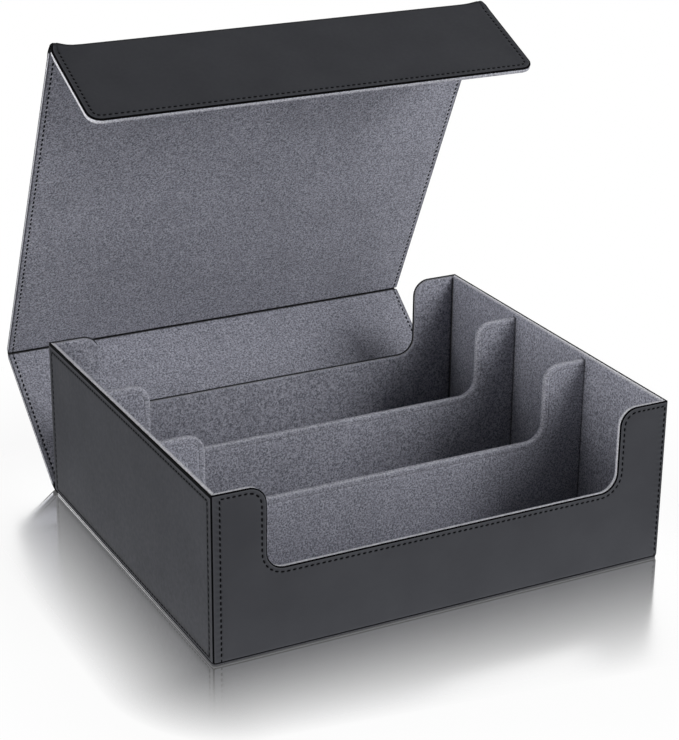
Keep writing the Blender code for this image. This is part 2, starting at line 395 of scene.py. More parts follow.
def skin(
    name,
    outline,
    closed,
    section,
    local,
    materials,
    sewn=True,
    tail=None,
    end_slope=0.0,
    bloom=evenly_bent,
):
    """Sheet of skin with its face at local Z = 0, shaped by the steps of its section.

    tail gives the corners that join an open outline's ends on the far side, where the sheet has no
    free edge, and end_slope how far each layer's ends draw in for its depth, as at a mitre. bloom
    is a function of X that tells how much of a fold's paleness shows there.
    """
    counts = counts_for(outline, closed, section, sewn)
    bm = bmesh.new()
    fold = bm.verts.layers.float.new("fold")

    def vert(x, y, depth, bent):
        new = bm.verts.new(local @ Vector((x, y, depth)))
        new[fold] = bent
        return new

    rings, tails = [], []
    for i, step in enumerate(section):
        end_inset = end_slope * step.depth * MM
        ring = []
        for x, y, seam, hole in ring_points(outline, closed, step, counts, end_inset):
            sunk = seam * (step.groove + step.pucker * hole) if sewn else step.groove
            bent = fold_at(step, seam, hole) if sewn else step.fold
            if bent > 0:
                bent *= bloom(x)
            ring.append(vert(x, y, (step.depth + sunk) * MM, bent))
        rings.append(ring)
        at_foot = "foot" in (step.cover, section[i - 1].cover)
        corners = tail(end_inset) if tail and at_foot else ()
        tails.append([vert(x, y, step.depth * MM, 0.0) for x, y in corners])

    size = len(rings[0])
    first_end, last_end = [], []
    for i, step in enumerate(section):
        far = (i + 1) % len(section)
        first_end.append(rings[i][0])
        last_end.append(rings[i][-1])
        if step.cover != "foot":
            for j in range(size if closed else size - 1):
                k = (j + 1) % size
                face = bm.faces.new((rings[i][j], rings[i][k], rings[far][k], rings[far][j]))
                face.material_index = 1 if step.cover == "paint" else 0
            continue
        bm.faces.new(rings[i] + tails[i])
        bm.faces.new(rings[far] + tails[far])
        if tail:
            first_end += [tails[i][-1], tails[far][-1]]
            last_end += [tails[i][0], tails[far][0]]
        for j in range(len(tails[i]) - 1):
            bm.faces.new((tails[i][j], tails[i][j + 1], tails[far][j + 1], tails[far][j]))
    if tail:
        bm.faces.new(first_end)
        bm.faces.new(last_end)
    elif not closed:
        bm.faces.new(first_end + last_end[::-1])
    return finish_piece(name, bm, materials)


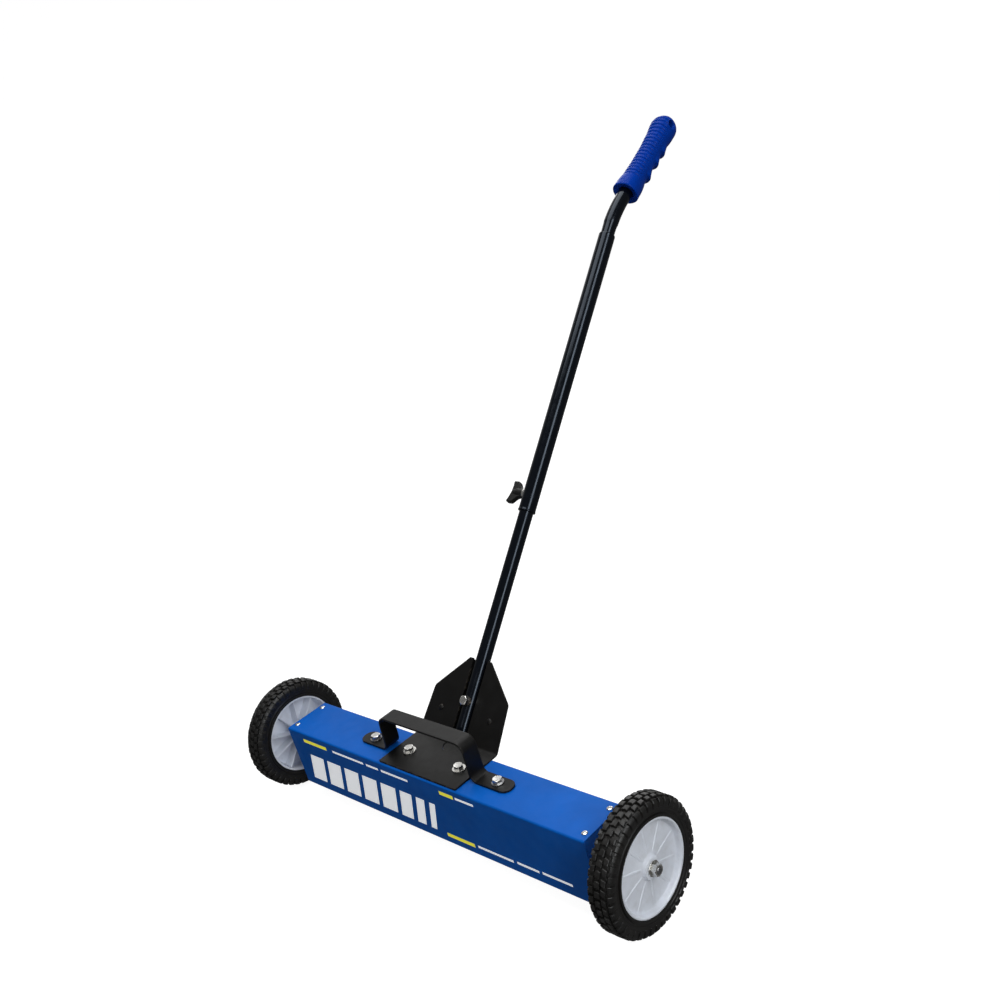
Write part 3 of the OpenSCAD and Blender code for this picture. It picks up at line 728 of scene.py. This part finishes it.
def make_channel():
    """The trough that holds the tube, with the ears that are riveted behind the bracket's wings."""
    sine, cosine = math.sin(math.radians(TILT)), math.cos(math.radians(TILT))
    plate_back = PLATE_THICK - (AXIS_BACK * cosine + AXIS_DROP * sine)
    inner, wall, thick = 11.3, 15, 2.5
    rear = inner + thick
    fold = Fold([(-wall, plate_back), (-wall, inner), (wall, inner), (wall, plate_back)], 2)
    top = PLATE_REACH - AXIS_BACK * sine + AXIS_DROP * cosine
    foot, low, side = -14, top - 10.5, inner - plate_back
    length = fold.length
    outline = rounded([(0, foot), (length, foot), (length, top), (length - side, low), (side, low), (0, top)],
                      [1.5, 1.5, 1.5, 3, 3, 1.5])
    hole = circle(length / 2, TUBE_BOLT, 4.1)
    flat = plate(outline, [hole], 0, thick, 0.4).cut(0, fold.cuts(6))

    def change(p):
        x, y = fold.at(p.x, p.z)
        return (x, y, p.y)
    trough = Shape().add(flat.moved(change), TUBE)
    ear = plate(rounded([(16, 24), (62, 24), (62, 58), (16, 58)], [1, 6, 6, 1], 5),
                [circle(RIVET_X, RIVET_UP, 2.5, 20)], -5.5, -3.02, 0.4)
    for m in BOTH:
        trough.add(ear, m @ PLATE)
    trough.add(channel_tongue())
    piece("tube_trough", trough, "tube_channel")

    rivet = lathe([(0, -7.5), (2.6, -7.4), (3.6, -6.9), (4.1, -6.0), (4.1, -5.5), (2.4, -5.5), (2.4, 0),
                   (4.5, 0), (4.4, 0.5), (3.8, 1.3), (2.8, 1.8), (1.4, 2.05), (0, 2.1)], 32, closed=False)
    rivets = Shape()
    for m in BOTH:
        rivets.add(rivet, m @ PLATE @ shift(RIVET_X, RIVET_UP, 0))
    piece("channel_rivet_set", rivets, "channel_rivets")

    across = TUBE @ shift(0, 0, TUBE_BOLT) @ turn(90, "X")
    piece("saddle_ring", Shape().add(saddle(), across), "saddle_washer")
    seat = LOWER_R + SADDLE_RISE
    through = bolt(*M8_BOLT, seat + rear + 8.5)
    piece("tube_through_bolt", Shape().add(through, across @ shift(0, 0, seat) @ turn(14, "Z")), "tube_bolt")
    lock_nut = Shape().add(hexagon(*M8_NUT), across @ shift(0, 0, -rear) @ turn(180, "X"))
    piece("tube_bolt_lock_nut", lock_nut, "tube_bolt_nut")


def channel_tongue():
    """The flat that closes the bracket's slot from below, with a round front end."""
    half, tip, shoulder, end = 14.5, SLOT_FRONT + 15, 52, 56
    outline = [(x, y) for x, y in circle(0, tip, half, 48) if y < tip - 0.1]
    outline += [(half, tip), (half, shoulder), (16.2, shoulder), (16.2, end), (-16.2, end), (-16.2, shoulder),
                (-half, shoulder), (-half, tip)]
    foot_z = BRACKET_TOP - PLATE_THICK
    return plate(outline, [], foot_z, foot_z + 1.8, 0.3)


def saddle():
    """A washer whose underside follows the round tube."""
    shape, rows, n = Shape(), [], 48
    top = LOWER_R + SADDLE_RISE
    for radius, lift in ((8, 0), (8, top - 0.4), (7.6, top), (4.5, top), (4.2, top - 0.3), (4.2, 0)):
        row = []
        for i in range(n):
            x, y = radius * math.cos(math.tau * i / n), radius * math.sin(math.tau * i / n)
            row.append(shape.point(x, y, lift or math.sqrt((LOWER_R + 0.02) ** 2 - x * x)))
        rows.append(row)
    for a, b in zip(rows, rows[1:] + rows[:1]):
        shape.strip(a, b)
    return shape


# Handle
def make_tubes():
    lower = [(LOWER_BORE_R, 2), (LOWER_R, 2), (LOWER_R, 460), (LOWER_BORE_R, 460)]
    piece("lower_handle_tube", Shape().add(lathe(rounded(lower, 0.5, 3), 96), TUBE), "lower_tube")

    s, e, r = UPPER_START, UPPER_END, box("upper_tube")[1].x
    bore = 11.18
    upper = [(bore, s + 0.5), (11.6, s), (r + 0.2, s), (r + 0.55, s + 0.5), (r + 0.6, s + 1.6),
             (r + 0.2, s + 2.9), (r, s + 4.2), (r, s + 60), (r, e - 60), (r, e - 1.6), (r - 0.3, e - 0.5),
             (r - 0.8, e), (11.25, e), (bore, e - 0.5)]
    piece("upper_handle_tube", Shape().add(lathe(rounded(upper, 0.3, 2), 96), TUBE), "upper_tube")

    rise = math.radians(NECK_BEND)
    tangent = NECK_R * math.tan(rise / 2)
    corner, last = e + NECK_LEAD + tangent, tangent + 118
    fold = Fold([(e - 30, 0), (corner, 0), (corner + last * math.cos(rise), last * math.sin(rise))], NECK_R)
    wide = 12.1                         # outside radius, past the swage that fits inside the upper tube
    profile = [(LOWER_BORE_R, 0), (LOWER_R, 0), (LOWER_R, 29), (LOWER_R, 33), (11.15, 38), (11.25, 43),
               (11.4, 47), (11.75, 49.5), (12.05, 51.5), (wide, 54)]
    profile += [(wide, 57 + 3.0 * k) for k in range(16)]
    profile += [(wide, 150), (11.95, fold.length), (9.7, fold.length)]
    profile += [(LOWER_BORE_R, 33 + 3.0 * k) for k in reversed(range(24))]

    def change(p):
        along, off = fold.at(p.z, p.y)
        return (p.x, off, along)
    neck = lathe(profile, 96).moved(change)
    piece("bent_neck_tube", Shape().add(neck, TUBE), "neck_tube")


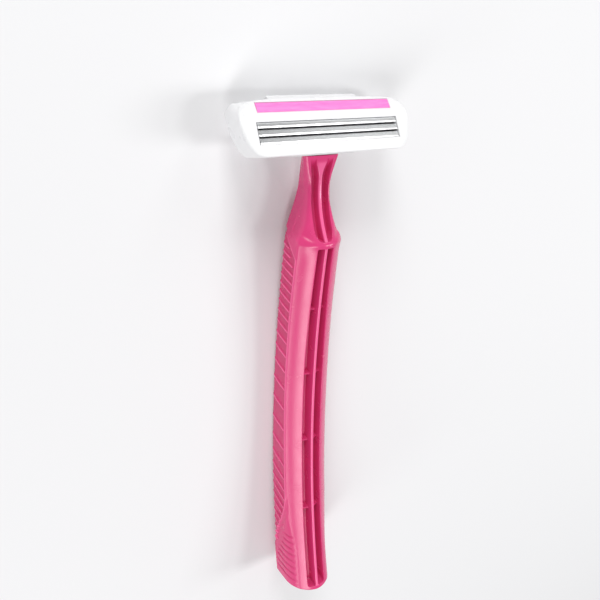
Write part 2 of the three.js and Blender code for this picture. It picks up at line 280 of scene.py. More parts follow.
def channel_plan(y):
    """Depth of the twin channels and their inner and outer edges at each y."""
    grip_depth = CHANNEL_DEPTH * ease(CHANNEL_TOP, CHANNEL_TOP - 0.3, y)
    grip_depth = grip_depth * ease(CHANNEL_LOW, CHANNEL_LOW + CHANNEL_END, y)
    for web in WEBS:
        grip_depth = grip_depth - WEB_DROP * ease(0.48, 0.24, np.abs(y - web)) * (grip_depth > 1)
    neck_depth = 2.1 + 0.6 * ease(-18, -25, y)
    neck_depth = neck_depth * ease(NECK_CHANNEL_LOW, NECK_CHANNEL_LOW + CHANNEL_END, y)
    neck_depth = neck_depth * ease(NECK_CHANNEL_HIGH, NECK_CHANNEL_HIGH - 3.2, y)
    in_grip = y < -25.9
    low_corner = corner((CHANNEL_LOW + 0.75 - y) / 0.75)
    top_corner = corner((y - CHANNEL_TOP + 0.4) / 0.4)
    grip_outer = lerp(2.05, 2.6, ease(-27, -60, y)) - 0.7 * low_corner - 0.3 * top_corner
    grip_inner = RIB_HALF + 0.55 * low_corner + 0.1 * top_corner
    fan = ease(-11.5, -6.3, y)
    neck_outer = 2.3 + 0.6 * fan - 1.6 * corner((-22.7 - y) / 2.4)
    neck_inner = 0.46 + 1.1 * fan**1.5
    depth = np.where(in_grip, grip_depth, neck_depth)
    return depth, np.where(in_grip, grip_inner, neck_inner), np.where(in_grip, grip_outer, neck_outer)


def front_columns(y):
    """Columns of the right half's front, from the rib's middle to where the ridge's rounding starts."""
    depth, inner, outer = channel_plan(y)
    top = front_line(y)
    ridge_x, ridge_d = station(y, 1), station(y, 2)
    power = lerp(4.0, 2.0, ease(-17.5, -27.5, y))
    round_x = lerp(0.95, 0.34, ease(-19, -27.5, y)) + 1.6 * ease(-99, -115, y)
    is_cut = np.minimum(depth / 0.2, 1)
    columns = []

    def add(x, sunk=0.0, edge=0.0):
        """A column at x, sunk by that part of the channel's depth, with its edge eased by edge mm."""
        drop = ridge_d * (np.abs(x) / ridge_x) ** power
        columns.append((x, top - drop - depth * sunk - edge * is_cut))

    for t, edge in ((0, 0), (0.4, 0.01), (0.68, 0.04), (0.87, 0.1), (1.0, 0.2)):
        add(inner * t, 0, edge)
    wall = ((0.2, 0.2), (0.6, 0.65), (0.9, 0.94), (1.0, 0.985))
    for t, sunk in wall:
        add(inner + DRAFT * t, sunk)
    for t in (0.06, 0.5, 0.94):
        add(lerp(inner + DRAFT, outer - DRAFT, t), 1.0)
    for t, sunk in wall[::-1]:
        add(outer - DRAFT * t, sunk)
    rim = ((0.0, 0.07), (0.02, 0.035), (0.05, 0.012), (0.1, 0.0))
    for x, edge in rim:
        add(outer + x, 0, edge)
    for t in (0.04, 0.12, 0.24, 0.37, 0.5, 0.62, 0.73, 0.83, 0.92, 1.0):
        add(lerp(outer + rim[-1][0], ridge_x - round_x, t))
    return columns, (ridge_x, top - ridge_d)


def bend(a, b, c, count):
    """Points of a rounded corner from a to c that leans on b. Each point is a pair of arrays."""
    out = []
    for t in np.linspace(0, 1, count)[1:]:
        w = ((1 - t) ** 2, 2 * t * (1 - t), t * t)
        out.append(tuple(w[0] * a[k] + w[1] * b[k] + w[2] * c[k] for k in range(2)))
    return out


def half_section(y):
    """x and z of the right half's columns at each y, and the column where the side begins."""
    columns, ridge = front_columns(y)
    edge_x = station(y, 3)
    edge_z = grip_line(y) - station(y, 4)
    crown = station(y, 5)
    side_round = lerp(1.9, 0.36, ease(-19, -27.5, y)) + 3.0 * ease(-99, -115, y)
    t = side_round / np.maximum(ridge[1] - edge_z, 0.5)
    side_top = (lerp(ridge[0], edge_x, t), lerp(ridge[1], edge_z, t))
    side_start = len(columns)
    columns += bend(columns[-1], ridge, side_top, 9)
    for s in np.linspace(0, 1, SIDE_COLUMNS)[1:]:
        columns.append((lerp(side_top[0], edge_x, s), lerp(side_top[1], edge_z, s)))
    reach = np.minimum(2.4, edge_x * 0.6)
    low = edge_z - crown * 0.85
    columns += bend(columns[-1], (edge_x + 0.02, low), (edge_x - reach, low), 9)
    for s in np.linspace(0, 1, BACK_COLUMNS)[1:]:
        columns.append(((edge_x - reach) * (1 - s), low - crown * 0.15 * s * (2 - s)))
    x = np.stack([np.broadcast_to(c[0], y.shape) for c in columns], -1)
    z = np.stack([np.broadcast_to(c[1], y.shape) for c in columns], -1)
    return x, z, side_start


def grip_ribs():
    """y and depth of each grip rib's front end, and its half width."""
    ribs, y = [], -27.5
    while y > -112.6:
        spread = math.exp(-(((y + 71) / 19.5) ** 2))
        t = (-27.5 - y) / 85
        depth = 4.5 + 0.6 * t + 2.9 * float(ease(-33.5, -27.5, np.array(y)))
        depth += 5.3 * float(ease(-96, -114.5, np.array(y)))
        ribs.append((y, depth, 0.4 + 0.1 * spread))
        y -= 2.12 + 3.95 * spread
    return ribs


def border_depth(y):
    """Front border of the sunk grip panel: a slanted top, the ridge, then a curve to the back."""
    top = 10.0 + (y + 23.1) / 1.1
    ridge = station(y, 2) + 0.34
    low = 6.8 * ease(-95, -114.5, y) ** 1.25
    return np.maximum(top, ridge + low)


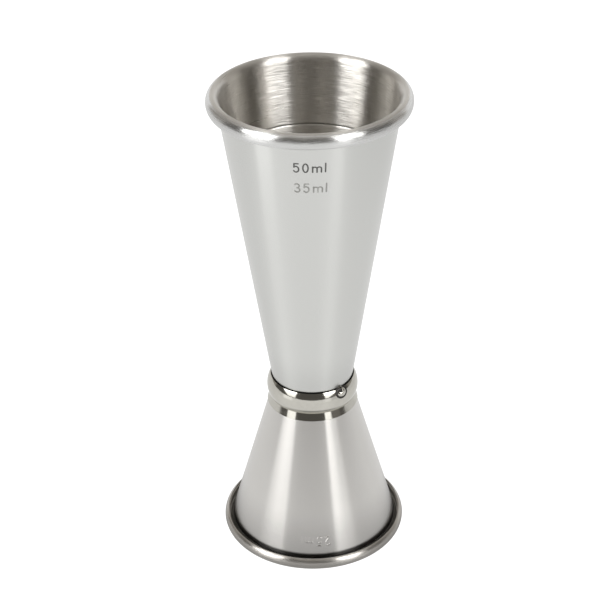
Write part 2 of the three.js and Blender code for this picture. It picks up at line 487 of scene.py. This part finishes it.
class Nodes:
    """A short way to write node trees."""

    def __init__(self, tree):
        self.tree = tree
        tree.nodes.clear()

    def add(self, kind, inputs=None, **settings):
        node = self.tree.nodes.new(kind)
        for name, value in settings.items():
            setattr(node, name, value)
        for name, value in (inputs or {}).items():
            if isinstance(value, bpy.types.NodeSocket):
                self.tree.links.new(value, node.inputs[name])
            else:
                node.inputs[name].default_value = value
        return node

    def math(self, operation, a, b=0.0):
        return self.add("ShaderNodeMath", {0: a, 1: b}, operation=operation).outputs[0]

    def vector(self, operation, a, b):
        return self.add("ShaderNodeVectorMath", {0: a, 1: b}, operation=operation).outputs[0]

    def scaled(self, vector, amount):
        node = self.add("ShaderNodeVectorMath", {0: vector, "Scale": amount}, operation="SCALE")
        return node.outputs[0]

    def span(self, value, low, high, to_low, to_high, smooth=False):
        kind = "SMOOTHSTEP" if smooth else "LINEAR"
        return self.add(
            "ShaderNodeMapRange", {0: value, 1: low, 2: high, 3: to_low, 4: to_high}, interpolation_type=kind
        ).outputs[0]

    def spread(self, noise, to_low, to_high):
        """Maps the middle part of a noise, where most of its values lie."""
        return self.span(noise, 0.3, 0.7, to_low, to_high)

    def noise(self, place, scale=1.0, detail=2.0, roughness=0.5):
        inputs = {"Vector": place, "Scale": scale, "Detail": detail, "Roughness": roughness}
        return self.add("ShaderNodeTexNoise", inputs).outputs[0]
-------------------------
**DESCRIPTION OF THE TASK**.
Write out each line exactly as it appears, from the line with "487 of scene.py. This part finishes it." up to and including the line with "return node.outputs[0]".

**REPLY TO THE EXERCISE**.
Write part 2 of the three.js and Blender code for this picture. It picks up at line 487 of scene.py. This part finishes it.
class Nodes:
    """A short way to write node trees."""

    def __init__(self, tree):
        self.tree = tree
        tree.nodes.clear()

    def add(self, kind, inputs=None, **settings):
        node = self.tree.nodes.new(kind)
        for name, value in settings.items():
            setattr(node, name, value)
        for name, value in (inputs or {}).items():
            if isinstance(value, bpy.types.NodeSocket):
                self.tree.links.new(value, node.inputs[name])
            else:
                node.inputs[name].default_value = value
        return node

    def math(self, operation, a, b=0.0):
        return self.add("ShaderNodeMath", {0: a, 1: b}, operation=operation).outputs[0]

    def vector(self, operation, a, b):
        return self.add("ShaderNodeVectorMath", {0: a, 1: b}, operation=operation).outputs[0]

    def scaled(self, vector, amount):
        node = self.add("ShaderNodeVectorMath", {0: vector, "Scale": amount}, operation="SCALE")
        return node.outputs[0]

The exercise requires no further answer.